Metadata: The Eternally Red Herring

KML's shiny <Metadata> tag is the toast of the town, but I think the GIS crowd drank a little too much ESRI Kool-Aid this decade to realize the implications. Paul Ramsey writes:

Where will this all end? I think it will end with the Google Team picking one or a few <Metadata> encodings to expose in their user interfaces (Earth and Maps). At that point all content will converge rapidly on that encoding, and the flexibility of <Metadata> will be rapidly ignored.

The very word "metadata" reeks of sadness. It speaks of librarians locked in dark rooms trying to figure out what data means, long after those who created it are onto the next burning crisis. It smells like scores of sad committee meanings hashing out arcane XML details that no one will ever write a consistent reader or writer for.

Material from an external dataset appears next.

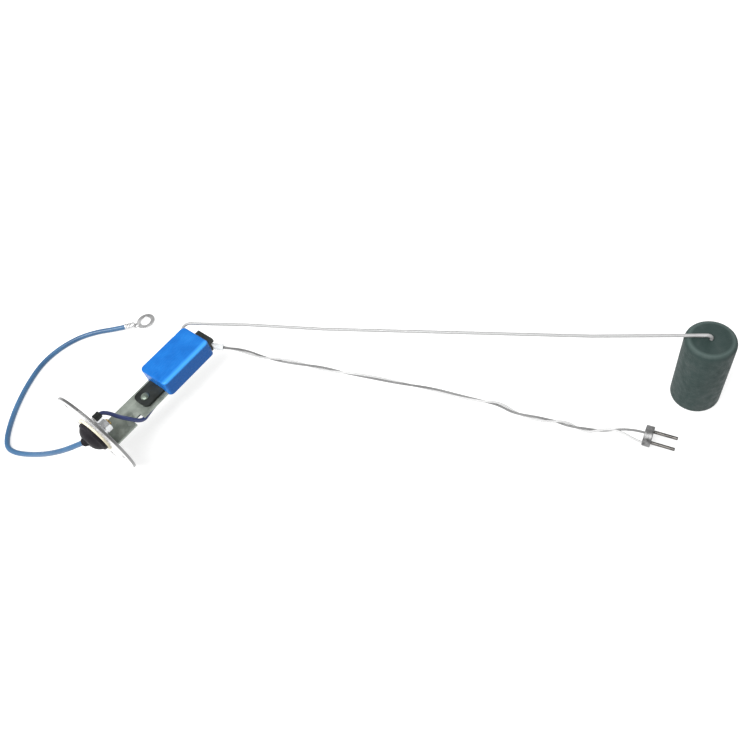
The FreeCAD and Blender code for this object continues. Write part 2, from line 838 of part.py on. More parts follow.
def make_carrier():
    body = new_body("carrier")
    gap = size("fit_gap")
    plan = sketch_on(body, "XY_Plane", "carrier_plan", size("strip_top"))
    tongue = size("tongue_width") / 2
    shelf = inner_start + gap
    wall = half_inner - gap
    outline(plan, [
        (size("tongue_start"), -tongue), (shelf, -tongue), (shelf, -wall),
        (inner_end - gap, -wall), (inner_end - gap, wall), (shelf, wall),
        (shelf, tongue), (size("tongue_start"), tongue)])
    pad(body, plan, "carrier_base", size("carrier_thick"))
    tip_x = size("tongue_start").value
    edge_y = tongue.value
    round_off(body, "Fillet", "tongue_corners", size("tongue_round"),
              lambda p, t: near(p.x, tip_x) and near(abs(p.y), edge_y) and near(abs(t.z), 1))
    last_x = (inner_end - gap).value
    first_x = shelf.value
    side_y = wall.value
    round_off(body, "Fillet", "carrier_corners", size("cover_corner") - size("cover_wall"),
              lambda p, t: near(abs(p.y), side_y) and near(abs(t.z), 1)
              and (near(p.x, last_x) and p.y > 0 or near(p.x, first_x)))
    end = sketch_on(body, "XZ_Plane", "end_block_profile", -size("block_left"))
    root = inner_end - size("cover_wall")
    hood_end = cover_end + size("hood_length")
    outline(end, [
        (root, size("strip_top")), (block_end, size("strip_top")),
        (block_end, size("block_top") - size("hood_thick")),
        (hood_end, size("block_top") - size("hood_thick")), (hood_end, size("block_top")),
        (root, size("block_top"))])
    pad(body, end, "end_block", size("block_left") + wall)
    top_z = size("block_top").value
    block_x = hood_end.value
    round_off(body, "Fillet", "end_block_edges", size("cover_edge") / 2,
              lambda p, t: near(p.x, block_x) and near(p.z, top_z) and near(abs(t.y), 1)
              or near(p.x, block_x) and near(abs(t.z), 1))
    boss = sketch_on(body, "XY_Plane", "boss_plan", carrier_top)
    circle(boss, pivot_x, size("pivot_y"), size("boss_dia"))
    pad(body, boss, "pivot_boss", size("boss_height"))
    peg = sketch_on(body, "XY_Plane", "lead_peg_plan", strip_bottom - size("peg_drop"))
    rectangle(peg, peg_start, peg_y - size("peg_side") / 2,
              peg_start + size("peg_side"), peg_y + size("peg_side") / 2)
    pad(body, peg, "lead_peg", size("peg_drop") + size("strip_thick"))
    holes = sketch_on(body, "XY_Plane", "carrier_holes", size("strip_top"))
    circle(holes, size("near_rivet_x"), 0, size("rivet_dia"))
    circle(holes, size("far_rivet_x"), 0, size("rivet_dia"))
    circle(holes, pivot_x, size("pivot_y"), size("pin_dia"))
    pocket(body, holes, "carrier_hole_cut", size("carrier_thick") * 2, reverse=True)
    return keep(body, "carrier")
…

It is amazing to me that anyone would want to use the word for anything anymore. But Google did, and people took them at their word. But what Google really meant — in traditional GIS speak — is attribute storage. As they point out in their FAQ article:

Without the <Metadata> tag, KML authors had to either send two files, one with metadata and one with KML, or place their data in the <description> tag

Sound familiar? It's a SHP and DBF file. But now you can marry attribute data to your geometries in one file. And because it can be arbitrary XML, it can be a lot more interesting than boring rows of attributes.

Perhaps only a few big encodings (like a boring row of attributes) will be supported out of the box by Google Earth, but you'll find every XML spec under the sun suddenly glued inside KML documents, and the great sleeping beast of a thousand enterprise applications will suddenly awake from its slumber and devour GIS applications everywhere. Whether you put KML inside a more traditional XML document, or XML inside your KML, it comes to the same thing. It's a smarter, more modern shape file. It's not the usual GIS "metadata" malarkey — it's the real data.